Tl;dr answer – yes. haha There is a lack of diversity in collections – particularly those maintained by large academic or governmental institutions – because historically records and stories of minorities (be it gender, ethnicity, orientation, etc.) have been ignored, suppressed, or destroyed. It’s not a question of if there’s overt racism in finding aids. As Drake aptly describes in his article, institutions uphold white supremacy and patriarchy by virtue of what they are.
“Our country could not have gotten to this point in its history without the able assistance of the memory workers employed in universities, governments, and libraries.”

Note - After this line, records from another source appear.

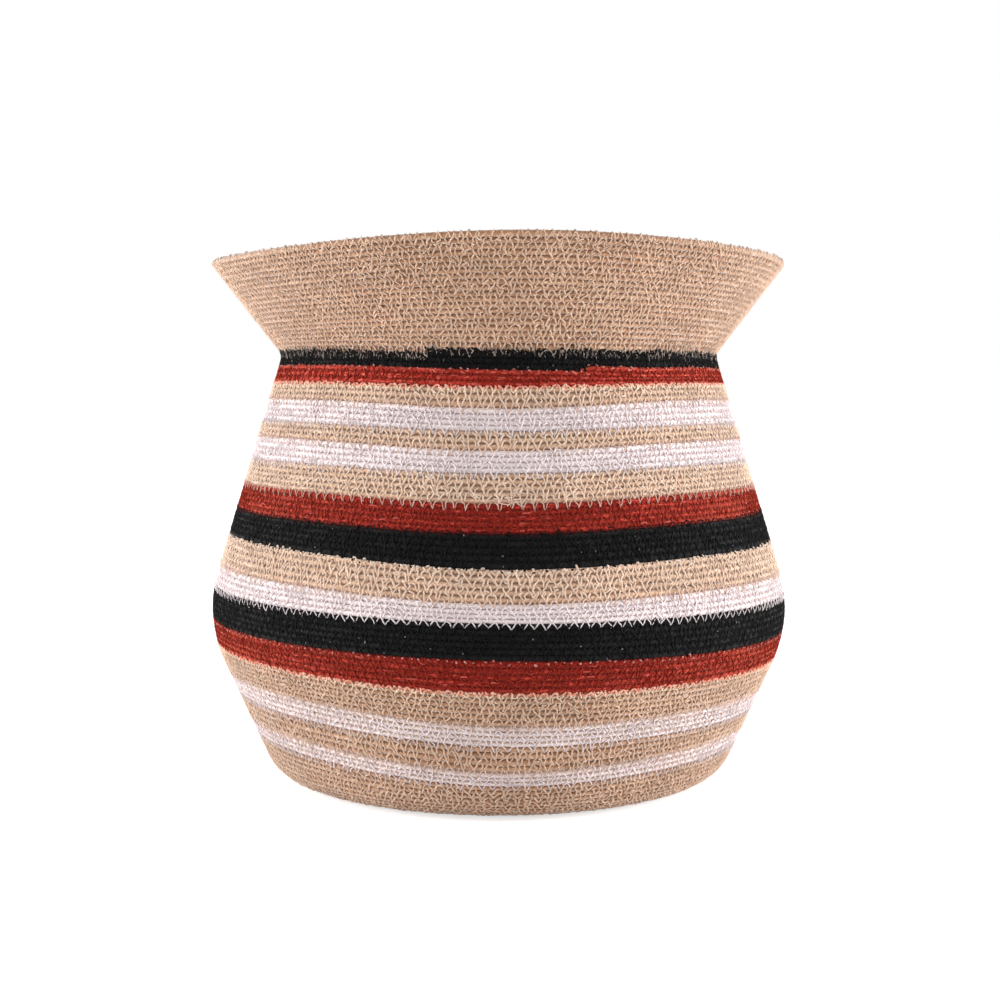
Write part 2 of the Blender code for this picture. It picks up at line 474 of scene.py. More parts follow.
class Thread(Enum):
    """The kinds of sewing thread."""

    NATURAL = ThreadFinish(
        "natural_thread", "natural_cord", "ecd0b9", "d6b297", 0.7,
        sheen=0.80, sheen_tint="fffaf6", radius=0.00041, sunk=0.00015,
    )
    TAN = ThreadFinish(
        "tan_thread", "natural_cord", "e2bda0", "c99f7f", 0.7,
        sheen=1.0, sheen_tint="fffcfa", radius=0.00040, sunk=0.00017,
    )
    WHITE = ThreadFinish(
        "white_thread", "white_cord", "f0e3e4", "e7d7d9", 0.6,
        sheen=0.02, shine=0.08, radius=0.00033, sunk=0.00012,
    )
    RED = ThreadFinish(
        "red_thread", "red_cord", "811712", "670d0a", 0.7,
        sheen=0.9, sheen_tint="ff7858", shine=0.05, radius=0.00032, sunk=0.00018,
    )
    BLACK = ThreadFinish(
        "black_thread", "black_cord", "0a090a", "080708", 0.6,
        shine=0.1, radius=0.00034, sunk=0.00010,
    )
    # Frayed black thread for the neck's seam, also used for painted shade in the gaps below the
    # shoulder's black band.
    BLACK_FRAY_AND_GAP_SHADE = ThreadFinish(
        "black_fray_and_gap_shade", "black_cord", "0e0c0c", "181311", 0.6, shine=0.1, radius=0.00036
    )
    WHITE_FINE = ThreadFinish(
        "fine_white_thread", "white_cord", "e4d9da", "cec2c4", 0.8, sheen=0.05, radius=0.00029
    )
    NATURAL_FINE = ThreadFinish(
        "fine_natural_thread", "natural_cord", "e6caba", "d0ac9a", 0.8, sheen=0.20, radius=0.00030
    )
    DARK_RED = ThreadFinish(
        "dark_red_thread", "black_cord", "420d0c", "1e0a0a", 0.9, shine=0.1, radius=0.00030
    )
    NATURAL_DYED = ThreadFinish(
        "dyed_natural_thread", "natural_cord", "d4b2a2", "b88678", 0.9, sheen=0.10, radius=0.00027
    )
    STAINED = ThreadFinish(
        "stained_thread", "natural_cord", "f0d4ba", "ee9e86", 0.85,
        sheen=0.05, radius=0.00044, stain_from=0.45,
    )
    WORN = ThreadFinish(
        "worn_thread", "natural_cord", "c4b2a6", "80746e", 0.9, radius=0.00026, sunk=0.00004
    )
    BLACK_HAIR = ThreadFinish(
        "black_hair", "black_cord", "141111", "2e2623", 0.8, shine=0.1, radius=0.00017
    )
    PALE_HAIR = ThreadFinish("pale_hair", "natural_cord", "a8988e", "685e5a", 0.9, radius=0.00017)
    PALE_TIPS = ThreadFinish(
        "pale_thread_tips", "natural_cord", "c88c84", "964640", 0.8, sheen=0.05, radius=0.00036
    )
    STAINED_TIPS = ThreadFinish(
        "stained_thread_tips", "natural_cord", "f2baa6", "e87e68", 1.0, sheen=0.05, radius=0.00054
    )
    NATURAL_TIPS = ThreadFinish(
        "natural_thread_tips", "natural_cord", "e8d6ca", "c8b0a0", 0.8, sheen=0.05, radius=0.00047
    )
    # Bright red strands that are painted glints on the red cord.
    RED_GLINT_STRANDS = ThreadFinish(
        "red_painted_glint_strands", "red_cord", "c44e40", "96261c", 1.0, sheen=0.1, radius=0.00034
    )
    LINT = ThreadFinish("pale_lint", "natural_cord", "969294", "5a585c", 0.9, radius=0.00020)


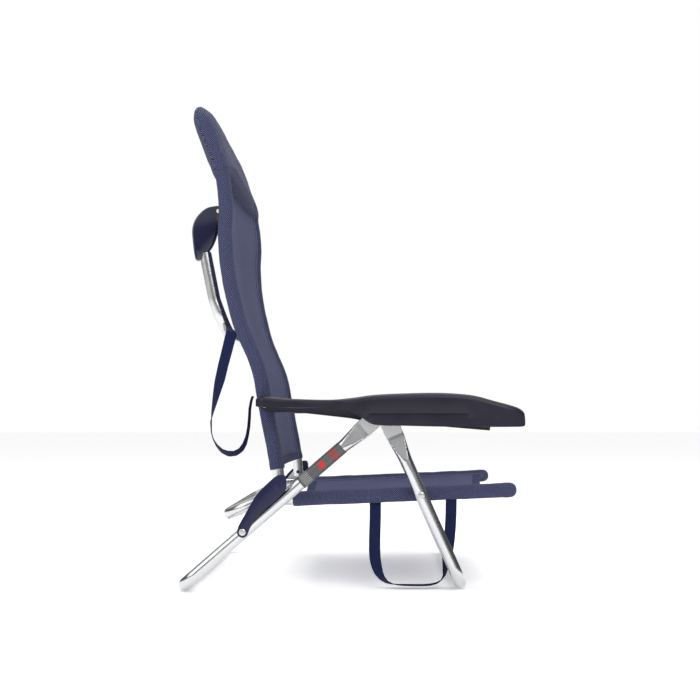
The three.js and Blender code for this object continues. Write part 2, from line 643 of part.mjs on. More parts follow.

It’s hard to know what to do to fight systemic injustices and power imbalances. But specifically for poc info professionals, I think we partially address this issue simply by putting our bodies in this field. By showing up and putting in the work and providing a different viewpoint in a homogeneous workplace, we’re moving that needle forward ever so slightly. We can also push to create real, lasting partnerships with grassroots orgs that represent marginalized communities. And like Drake mentions, those relationships should not be made only to increase holdings, but because there is a genuine interest in those orgs. And lastly, we can speak out for diversifying library boards and staff.